And to answer your question more directly, the flour itself causes the damage. The vulnerability is only damaging if a malicious actor takes advantage of it.
Food safety practices only became standardized after regulation was enacted.
> pre-approved and comparatively trivial recipes
That sounds like most software development.
I think you are unwittingly making the case that software development is a lot like food production. Software development is only beginning to get regulated because it is only now reaching the level where it is hazardous to public safety, unlike food production which reached that a long time ago.
Because you actually can standardize them. Software isn't so simple.
"> pre-approved and comparatively trivial recipes
That sounds like most software development."
Lol no that does not. Why wouldn't high school graduates or drop outs work in software instead of at fast food? The number of languages, frameworks, patterns, etc are much more complex than basic sanitation and time/temp/acidity.
It isn't simple due to choice, not due to the nature of software. Software is relatively simple compared to other meat-space engineering disciplines. Software engineering is an relatively immature engineering discipline, but it is implicated in enough safety critical systems these days that it is about time to start maturing.
It will be painful but I welcome more software regulatory standards, because it is necessary for our trade to mature.
On what basis do you make this claim? If you do the same degree of optimization in software that is routinely applied in physical engineering disciplines that have some of most complex system dynamics problems, such as chemical engineering, the dynamics of software systems are qualitatively much more complex. We expect chemical engineering to design systems that asymptotically approach theoretically optimal efficiency along multiple dimensions. In software we rarely see anything approaching similar optimality except for small and exquisitely engineered components that are beyond the ken of most software engineers. In large software systems, the design problem is so complex that computational optimization to the degree we see in physical engineering is completely intractable, so similar approaches do not apply.
In chemical engineering, the measure of system complexity is roughly the size of the system of differential equations the govern the total dynamics of the system. Computers then solve for the system, which can be computationally intensive. We do this routinely, with some caveats. An optimal design is not computable but we can get asymptotically close via approximation.

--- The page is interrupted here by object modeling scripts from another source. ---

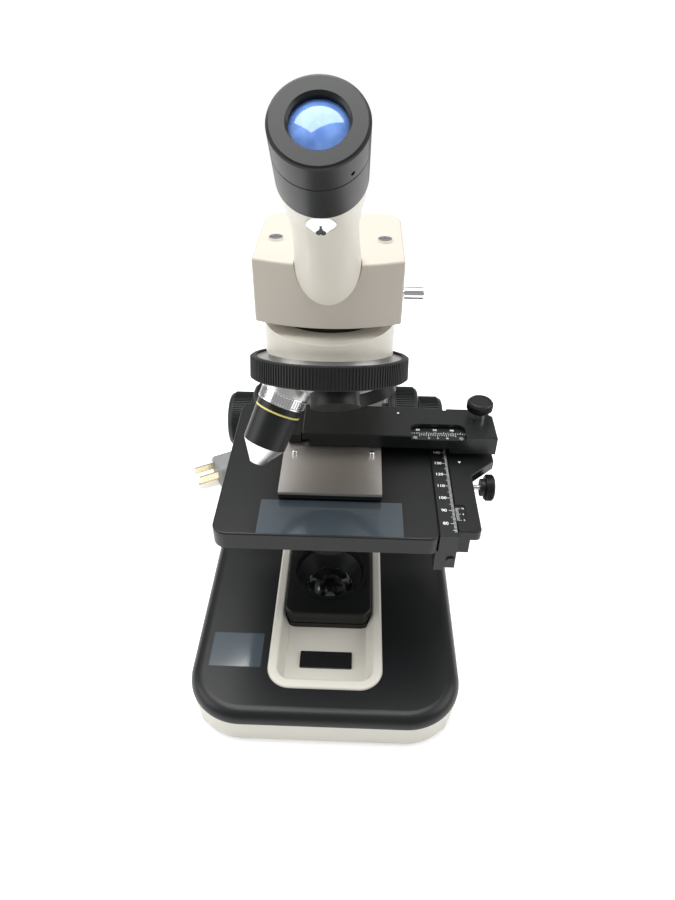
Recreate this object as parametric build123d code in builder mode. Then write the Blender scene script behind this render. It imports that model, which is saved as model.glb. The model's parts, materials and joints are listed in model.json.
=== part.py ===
import os
from math import cos, radians, sin, tan

from build123d import *

os.makedirs("parts", exist_ok=True)

# All sizes are in mm. While modelling, the table is z = 0, X is to the right, Y away from the user,
# and the light axis is x = y = 0.
# Clearances
RUN = 0.06
GAP = 0.1

# Base
BASE_W = 159.0
BASE_FRONT = -104.3
BASE_REAR = 110.0
BASE_CORNER = 33.0
BASE_REAR_CORNER = 22.0
SKIRT_Z = 3.0
SPLIT_Z = 20.4
DECK_Z = 28.0
DECK_ROUND = 7.4
SKIRT_DRAFT = 4.9
WALL = 4.0
FOOT_Z = 1.8
FOOT_R = 9.0
FOOT_SIDE = 20.5
FOOT_END = 26.15
BOSS_R = 7.5
BOSS_SIDE = 14.0
BOSS_END = 17.15
DIAL_Y = 70.0
DIAL_Z = 11.5
SWITCH_X = -37.0
SWITCH_Z = 12.0
BASE_MID = (BASE_FRONT + BASE_REAR) / 2
BASE_LEN = BASE_REAR - BASE_FRONT

# Illuminator
BEZEL_HALF = 34.0
BEZEL_FRONT = -85.4
BEZEL_REAR = 40.0
BEZEL_CORNER = 14.0
BEZEL_RIM = 5.6
BEZEL_TOP = 29.2
FLOOR_Z = 19.5
BEZEL_MID = (BEZEL_FRONT + BEZEL_REAR) / 2
BEZEL_LEN = BEZEL_REAR - BEZEL_FRONT
COLLAR_HALF = 27.3
COLLAR_FRONT = -36.2
COLLAR_REAR = 27.0
COLLAR_TOP = 33.5
WELL_RING_R = 25.0
WELL_R = 22.6
LENS_R = 15.0

# Focus drive
KNOB_Y = 88.0
KNOB_Z = 93.1
COARSE_R = 26.0
FINE_R = 19.6
KNOB_HUB = 5.1
COARSE_W = 20.8
KNOB_SPACE = 0.6
FINE_W = 17.0
SLEEVE_R = 5.0
FINE_SHAFT_R = 3.0
PINION_PITCH = 8.0

# Arm
ARM_R = 31.3
COARSE_IN = ARM_R + KNOB_HUB
COARSE_OUT = COARSE_IN + COARSE_W
FINE_OUT = COARSE_OUT + KNOB_SPACE + FINE_W
HEAD_Y = -10.3
HEAD_TOP = 226.7
ARM_FRONT = 66.0
ARM_REAR = 104.0
SLOT_BACK = KNOB_Y - PINION_PITCH

# Stage
STAGE_TOP = 126.5
STAGE_T = 10.7
STAGE_X0 = -59.8
STAGE_X1 = 58.9
STAGE_Y0 = -60.2
STAGE_Y1 = 60.0
STAGE_BOT = STAGE_TOP - STAGE_T
LIGHT_HOLE = 14.0

# Y movement
RAIL_X1 = 68.7
RAIL_Y0 = -57.9
RAIL_Y1 = 50.0
Y_SHAFT_Y = -6.3
Y_SHAFT_Z = 116.0
SMALL_PINION = 3.2
SMALL_SHAFT = 1.55
CARR_X0 = RAIL_X1 + GAP
CARR_X1 = 81.2
CARR_X2 = 95.8
CARR_Y0 = -53.8
CARR_Y1 = 36.2
CARR_TOP = 126.4
CARR_BOT = 120.6
BLOCK_X0 = CARR_X1 + 1.4
BLOCK_X1 = CARR_X2 - 0.4
GUIDE_BOT = 129.0

# X movement
COVER_X0 = -16.8
COVER_X1 = 96.3
COVER_Y0 = 7.3
COVER_Y1 = 36.3
COVER_TOP = 141.8
COVER_T = 2.0
LIP_BOT = 133.1
X_SHAFT_X = 87.4
X_SHAFT_Y = 28.3
RACK_Y = X_SHAFT_Y - SMALL_PINION - GAP
SLIDER_TOP = 139.0
PLATE_TOP = 132.6
PLATE_T = 1.6
CARRIER_BOT = 128.0

# Nosepiece, given by its top plane and its tilt
NOSE_TILT = 22.0
NOSE_ORIGIN = (0.0, -13.2, 206.1)
GRIP_R = 39.1
GRIP_IN = 36.1
GRIP_H = 11.2
PORT_R = 21.8
PORT_DEPTH = 18.4
OBJECTIVE_TURN = 80.0
MOUNT_R = 30.0
ARM_UNDER = 1.13
CONE_DEPTH = 9.0
PLUG_BACK = 3.2

# Viewing head
BOX_Z0 = 232.0
HEAD_COLLAR_R = 29.4
BOX_Z1 = 261.5
BOX_HALF = 33.0
BOX_FRONT = -35.5
BOX_SAG = 6.5
BOX_REAR = 30.0
TUBE_ANGLE = 48.3
TUBE_FOOT = (0.0, 5.0, 219.7)
SLEEVE_EYE_R = 11.58
EYE_R = 15.55
EYE_S0 = 118.6
EYE_SEAM = 135.0
EYE_S1 = 146.2
EYE_LENS_S = 141.2
EYE_LENS_R = 9.0
CLAMP_S = 112.8
CLAMP_R = 5.1
CLAMP_SEAT = 14.0

# Mains cord
CORD_R = 3.5
GLAND_END = 137.0
CORD_Z = 11.0
COIL_R = 40.0
COIL_Y = 224.0
COIL_X = 5.0


def nose_tilt_plane(depth):
    """Plane square to the nosepiece axis, depth below its top plane."""
    t = radians(NOSE_TILT)
    x, y, z = NOSE_ORIGIN
    return Plane(origin=(x, y - depth * sin(t), z - depth * cos(t)), x_dir=(1, 0, 0), z_dir=(0, sin(t), cos(t)))


def arm_under(y):
    """Height of the arm's sloping underside, parallel to the nosepiece's top plane."""
    t = radians(NOSE_TILT)
    return NOSE_ORIGIN[2] + (ARM_UNDER - (y - NOSE_ORIGIN[1]) * sin(t)) / cos(t)


def port_plane(turn, along=0.0):
    """Plane at a port's shoulder, facing out of the port. Turn 0 is the front port, 90 the left one."""
    t = radians(NOSE_TILT)
    a = radians(turn)
    front = Vector(0, -cos(t), sin(t))
    radial = front * cos(a) + Vector(-1, 0, 0) * sin(a)
    down = Vector(0, -sin(t), -cos(t))
    out = down * cos(t) + radial * sin(t)
    origin = Vector(*NOSE_ORIGIN) + down * PORT_DEPTH + radial * PORT_R + out * along
    side = Vector(0, 0, 1).cross(out).normalized()
    return Plane(origin=origin, x_dir=side, z_dir=out)


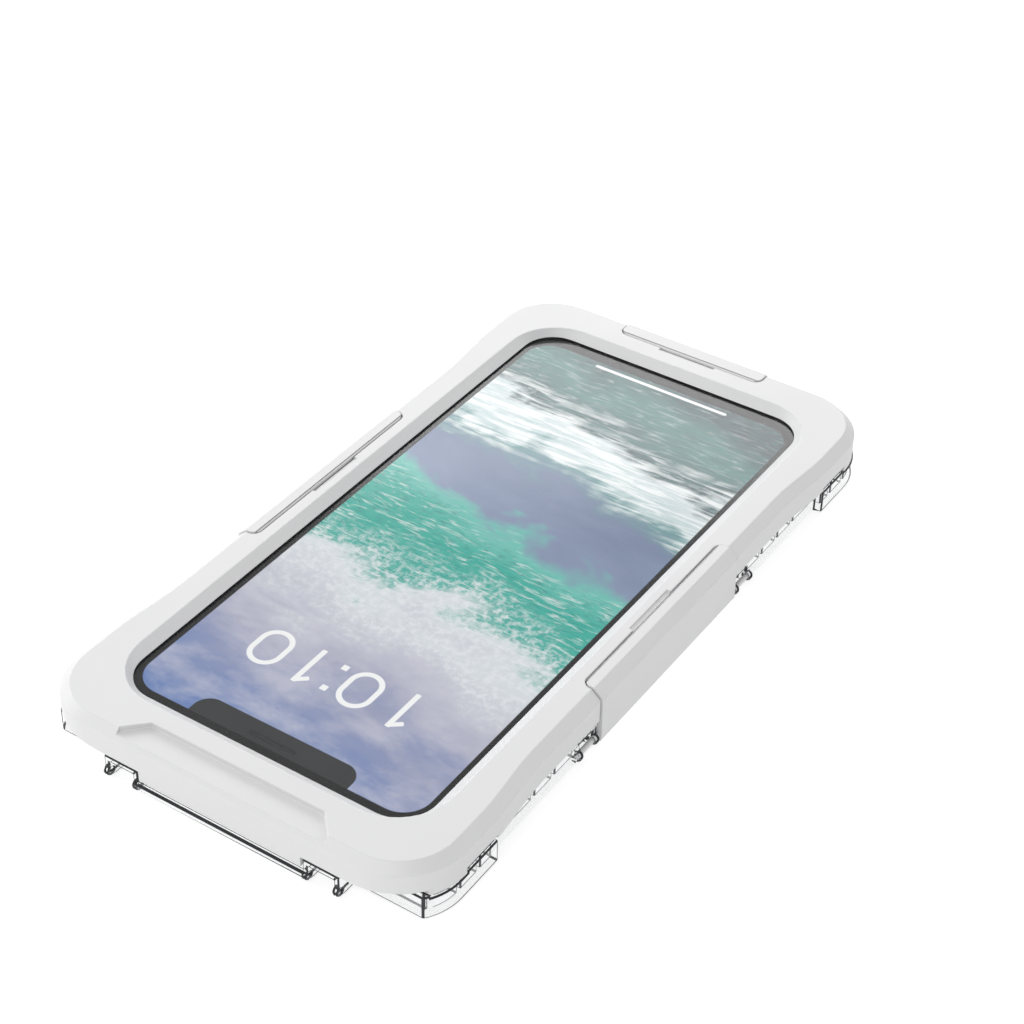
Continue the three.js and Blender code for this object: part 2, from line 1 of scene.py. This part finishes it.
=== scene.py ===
"""Waterproof phone case lying face up on a pale table, closed round a phone with its screen lit.

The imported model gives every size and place. The white mouldings and the clear shell are its solids with their
edges rounded, and the phone's cover glass carries the picture, the black border and the clock.
"""

import json
import math

import bmesh
import bpy
from mathutils import Matrix, Vector

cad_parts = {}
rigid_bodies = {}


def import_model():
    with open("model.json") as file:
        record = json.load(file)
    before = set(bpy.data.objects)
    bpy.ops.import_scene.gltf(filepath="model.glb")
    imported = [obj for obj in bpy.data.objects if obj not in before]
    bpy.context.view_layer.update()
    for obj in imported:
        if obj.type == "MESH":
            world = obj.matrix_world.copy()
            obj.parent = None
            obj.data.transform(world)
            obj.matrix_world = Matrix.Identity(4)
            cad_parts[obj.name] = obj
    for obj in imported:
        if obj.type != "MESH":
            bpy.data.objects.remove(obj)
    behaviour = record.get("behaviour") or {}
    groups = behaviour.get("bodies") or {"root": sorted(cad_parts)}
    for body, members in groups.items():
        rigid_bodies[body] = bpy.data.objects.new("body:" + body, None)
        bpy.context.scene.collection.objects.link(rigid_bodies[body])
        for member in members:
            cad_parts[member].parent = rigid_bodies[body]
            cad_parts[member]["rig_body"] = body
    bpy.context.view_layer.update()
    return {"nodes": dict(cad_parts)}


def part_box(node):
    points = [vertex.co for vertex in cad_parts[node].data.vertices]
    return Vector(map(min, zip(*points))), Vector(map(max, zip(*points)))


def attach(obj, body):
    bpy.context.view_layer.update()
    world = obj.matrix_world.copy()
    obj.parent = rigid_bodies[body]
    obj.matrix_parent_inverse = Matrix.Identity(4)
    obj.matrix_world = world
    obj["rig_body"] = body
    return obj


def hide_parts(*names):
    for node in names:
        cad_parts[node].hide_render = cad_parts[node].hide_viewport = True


MM = 0.001

# Camera, from the photograph's perspective
CAMERA_PLACE = Vector((190.23, -283.40, 282.76)) * MM
CAMERA_AZIMUTH = math.radians(33.0827)
CAMERA_ELEVATION = math.radians(37.7213)
CAMERA_ROLL = math.radians(1.1574)
CAMERA_LENS = 79.34
CAMERA_CLIP = 10 * MM

# Rounding of the mouldings' edges
FRAME_EDGE = 0.16 * MM
LATCH_EDGE = 0.10 * MM
# On the clear shell, this is also the width of the painted dark lines along its edges
SHELL_EDGE = 0.30 * MM
EDGE_STEPS = 2
SHARP_ANGLE = math.radians(28)  # between two faces, where their edge counts as sharp
TURNING = math.cos(math.radians(35))  # between two edges, where one turns off the other
ROOM = 1.1  # length of edge that a rounding needs, in its own widths
TINY_EDGE = 0.06 * MM
FLAT_ANGLE = math.radians(1)
MERGE_DISTANCE = 0.03 * MM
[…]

In software engineering, the equivalent would be formal optimization and verification of the entire program. The complexity of doing this for non-trivial software is completely intractable. Software has so many degrees of freedom compared to physical systems that they aren’t even the same class of problem. It is arguable if it is even possible in theory to achieve similar degrees of design robustness and efficiency that we see in physical engineering systems.
Unlike physical engineering, where a computer takes a set of equations and constraints, crunches numbers, and produces an approximately optimal design, no such thing is possible in software.